Salvini won a bitter internal election in 2013 after the party had recorded its second worst election result, taking just 4 percent of the vote, and with members quitting in large numbers.
What Salvini grasped was that an opportunity existed on the right because of the collapse in support for Silvio Berlusconi’s Forza Italia. This ‘party’ was founded by the media billionaire, for whom it was essentially a fan club that relied on his media to win votes. His conviction for tax fraud in 2013 saw his support fall away.
Salvini dropped the attacks on southerners and support for northern independence to concentrate on attacking migrants and – as Broder points out, in rhetoric only – the EU. The Lega picked up support from Forza Italia supporters and the networks of patronage formally loyal to it. As Broder writes: “former fascists, local political bosses from across the political spectrum, and even circles bound to organised crime, all joined the race to become local Lega officials”.

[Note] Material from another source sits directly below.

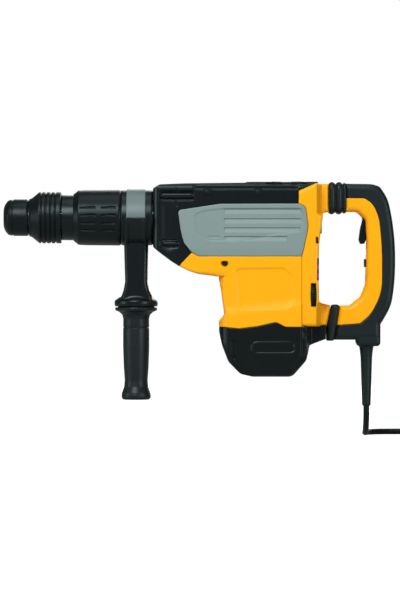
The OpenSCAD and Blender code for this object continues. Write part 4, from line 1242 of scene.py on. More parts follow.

This was a party firmly established on the right. But another newcomer was rather different. The Five Star Movement (Movimento 5 Stelle or M5S) was founded in 2009 by comedian Beppe Grillo. It presented itself as being beyond the traditional left-right divide. Grillo now built a virtual party via social media attacking all political parties as corrupt. M5S caught a popular mood, particularly among the young. In reality M5S was as much a one man band as Forza Italia had been.
The shift within the right, the dreadful record of the Democrats in office, resentment at the EU and much else fuelled support for both parties in the 2018 general election when from seemingly nowhere M5S took 32% of the vote, the Democrat’s vote collapsed to 18%, and the Lega got 17.4%, ahead of Berlusconi, becoming the dominant party on the right.
M5S attracted support among the young by promising benefit payments to jobseekers and scooped up votes on the left. But then it went into an unlikely coalition with the fiercely free market Lega. Very quickly the contradictory nature of M5S meant it began to unravel, particularly as Salvini as Minister of the Interior implemented vicious measures against migrants which his M5S colleagues went along with. Broder is spot on when he writes: “M5S is anti-establishment but not anti-systemic. Its opposition to the establishment is limited to the terrain of representation, forms of politics rather than the wider organisation of society.”
By August 2019 the Lega were the biggest party in the polls and Salvini tried to force a new election by resigning, thus breaking the coalition. But he failed as M5S entered a coalition with the Democrats under the current premier Giuseppe Conte, another technocrat.
Salvini was able to point the finger at such an unholy alliance doing the EU’s dirty work. For the first time too the Lega is beginning to win support among former left wing voters on the basis of attacks on migrants.
Salvini must fancy winning a future general election but there are contradictions within the Lega not, least resentment in its northern heartlands over his turn towards the south. It also faces competition from the ‘post-fascist’ Fratelli di Italia (Brothers of Italy) which is currently polling 18%.
Where I think Broder strikes home is by arguing that social movements, while important, are not enough, and appeals to ally with all decent people against the right just does not interest young people and broad swathes of the working class. A left wing party which can build into those communities and give voice to their anger and frustration is desperately needed.
Elements of this tale can be seen in England post-Corbyn but in Scotland we should not be complacent. Any neoliberal turn would be fatal for independence. In 2014 we were able to give hope to working class communities. If we let that drop we will pay a price.